Exercise task: Filter the data for lines with the word "Identity", then copy every line so identified.

___ Given data ___

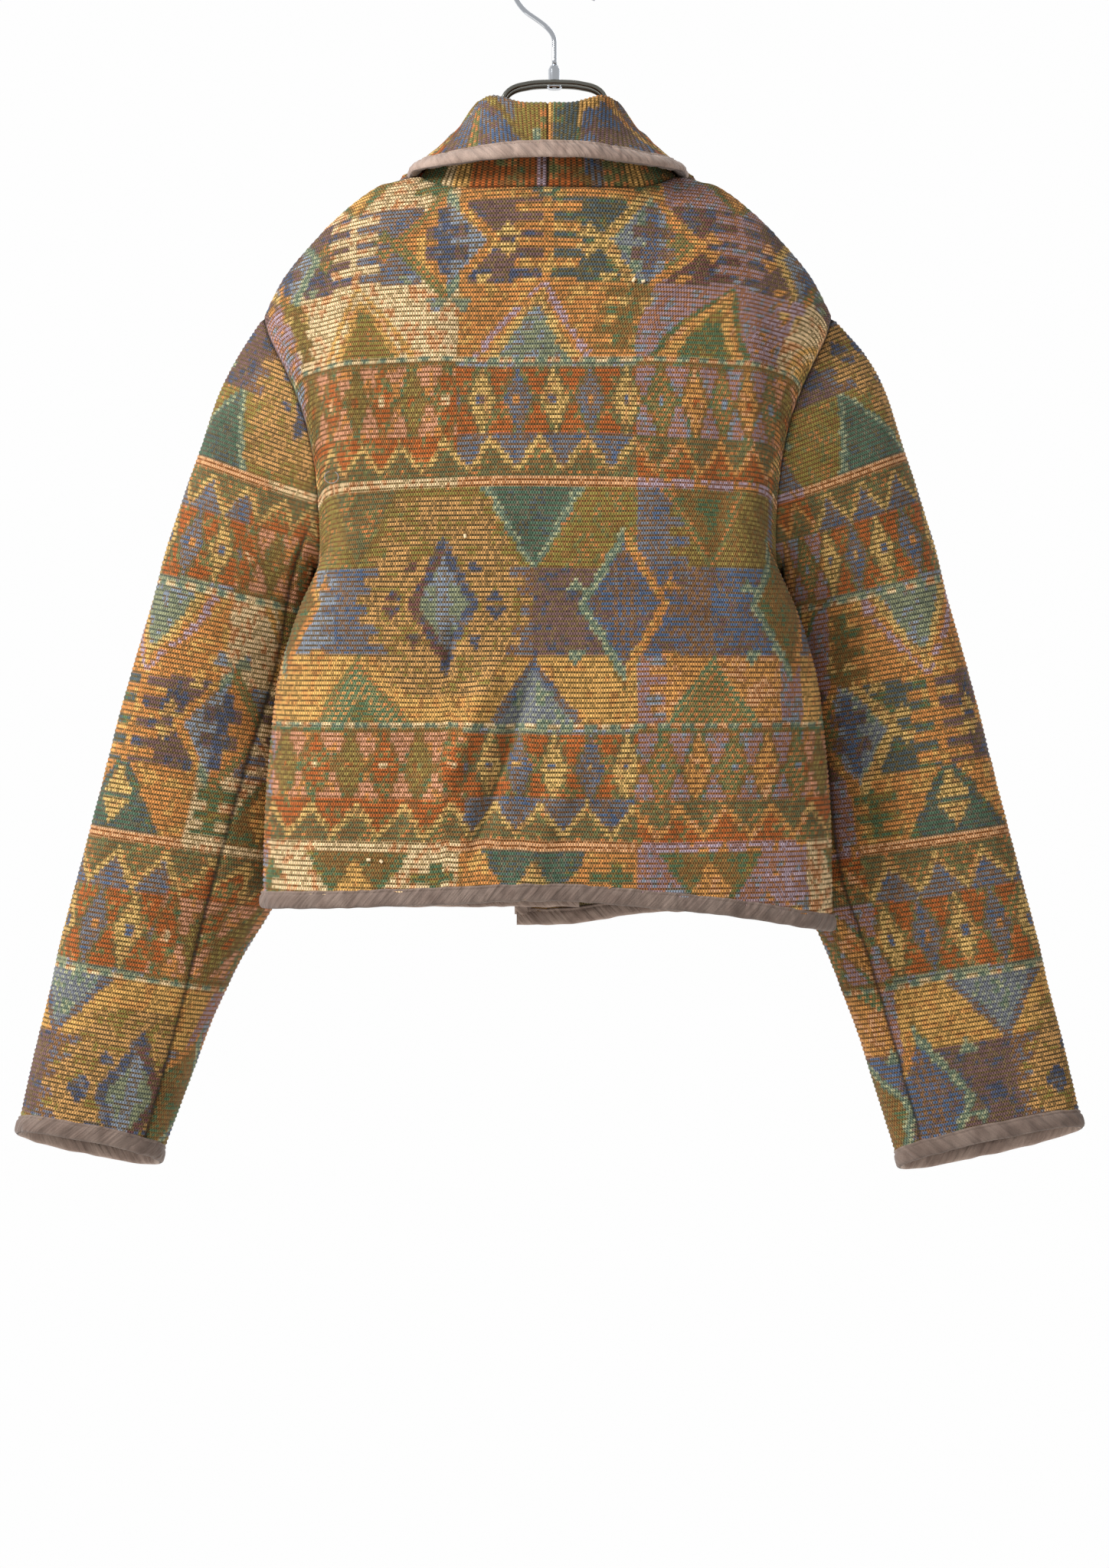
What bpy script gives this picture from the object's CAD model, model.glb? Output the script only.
import math

import bmesh
import bpy
import numpy as np
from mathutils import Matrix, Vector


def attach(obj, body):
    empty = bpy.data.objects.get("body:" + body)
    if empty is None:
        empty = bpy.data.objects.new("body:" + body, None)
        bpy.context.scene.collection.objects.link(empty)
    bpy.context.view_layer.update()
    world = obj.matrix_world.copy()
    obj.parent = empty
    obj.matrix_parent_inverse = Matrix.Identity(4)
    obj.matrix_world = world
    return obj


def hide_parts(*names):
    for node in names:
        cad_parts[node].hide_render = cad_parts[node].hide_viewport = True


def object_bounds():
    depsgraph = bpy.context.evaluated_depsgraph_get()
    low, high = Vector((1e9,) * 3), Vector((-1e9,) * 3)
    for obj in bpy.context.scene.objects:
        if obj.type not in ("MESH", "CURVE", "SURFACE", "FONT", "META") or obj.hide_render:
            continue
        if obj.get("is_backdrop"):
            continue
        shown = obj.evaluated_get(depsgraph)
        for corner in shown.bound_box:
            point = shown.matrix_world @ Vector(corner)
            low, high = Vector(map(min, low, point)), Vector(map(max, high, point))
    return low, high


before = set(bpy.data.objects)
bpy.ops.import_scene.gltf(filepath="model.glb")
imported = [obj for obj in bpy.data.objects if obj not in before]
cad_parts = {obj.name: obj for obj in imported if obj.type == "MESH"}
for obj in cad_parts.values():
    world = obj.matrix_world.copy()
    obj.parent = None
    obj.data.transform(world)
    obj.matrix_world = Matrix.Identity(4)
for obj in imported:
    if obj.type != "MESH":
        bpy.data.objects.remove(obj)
cad_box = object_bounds()

# Lengths below are millimetres in the part's own frame until a mesh is made. The garment's
# front faces -Y, the wearer's left is +X, and "drop" is a distance below the hook.
MM = 0.001
CLOTH = 3.0
BINDING_WIDTH = 11.0
GARMENT_X = 5.0

# Weave: ribs of weft lie across the cloth, and each shows a bead over every warp
RIB = 3.65
BEAD = 2.0
RIB_HEIGHT = 0.75
SEAM_ROLL = 3.2
INSIDE_STEP = 9.0


def table(names, *rows):
    """Columns of numbers by name."""
    return dict(zip(names.split(), np.array(rows, float).T))


NECK_HALF = 94
NECK_BACK_Y = 42
NECK_BACK_DROP = 191
NECK_SIDE_DROP = 178
NECK_FADE = 0.2
SHOULDER_HALF = 211
SHOULDER_DROP = 283
SHOULDER_ROUNDING = 0.45
UNDERARM_DROP = 468
ARMHOLE_HALF_DEPTH = 50
OVERLAP = 24
SHOULDER_LINE = table(
    "half drop",
    (94, 178), (102, 179), (112, 181), (128, 186), (155, 207), (178, 231), (197, 255),
    (211, 283),
)
SIDE_EDGE = table(
    "drop half seam",
    (283, 211, 0), (298, 206, 0), (320, 195, 0), (340, 186, 0), (365, 177, 0), (400, 170, 0),
    (440, 167, 0), (468, 169, 0), (500, 183, 8), (530, 193, 13), (560, 200, 15), (615, 206, 16),
    (660, 209, 16), (740, 210, 16),
)
BACK_HEM = table(
    "across drop", (-1, 736), (-0.75, 727), (-0.46, 719), (0, 712), (0.4, 715), (1, 719)
)
FRONT_HEM = {
    "left": table("across drop", (-0.12, 721), (0.4, 721), (1, 719)),
    "right": table("across drop", (-0.12, 735), (0.05, 735), (0.4, 725), (0.7, 727), (1, 736)),
}
BODY_DEPTH = table(
    "down back front",
    (0, 62, 52), (0.2, 70, 64), (0.4, 76, 76), (0.7, 78, 84), (1, 76, 86), (1.03, 76, 86),
)
FOLDS = "x drop to_x to_drop width height"
BACK_FOLDS = table(
    FOLDS,
    (182, 300, 166, 470, 15, -13),
    (148, 250, 152, 470, 16, 7),
    (-182, 300, -170, 460, 15, -13),
    (-150, 250, -158, 470, 16, 7),
    (8, 540, 58, 690, 8, -8),
    (34, 535, 80, 640, 9, 6),
    (-30, 590, 22, 705, 12, 5),
    (90, 570, 120, 690, 12, -3),
    (-120, 560, -100, 700, 16, -3),
    (68, 508, 72, 552, 5, -4),
    (-128, 380, -120, 520, 10, -2.5),
    (104, 300, 96, 420, 12, -2),
    (-90, 300, -84, 400, 12, -1.5),
)
FRONT_FOLDS = table(
    FOLDS,
    (176, 310, 150, 500, 16, -10),
    (-176, 310, -150, 500, 16, -10),
    (110, 470, 96, 700, 14, -5),
    (-104, 440, -92, 690, 16, -5),
    (70, 480, 62, 700, 15, 4),
    (-62, 500, -54, 700, 14, 3),
    (130, 330, 118, 460, 11, -2.5),
    (-126, 340, -120, 470, 12, -2),
)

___

The response:
    obj.matrix_parent_inverse = Matrix.Identity(4)
    obj.matrix_world = Matrix.Identity(4)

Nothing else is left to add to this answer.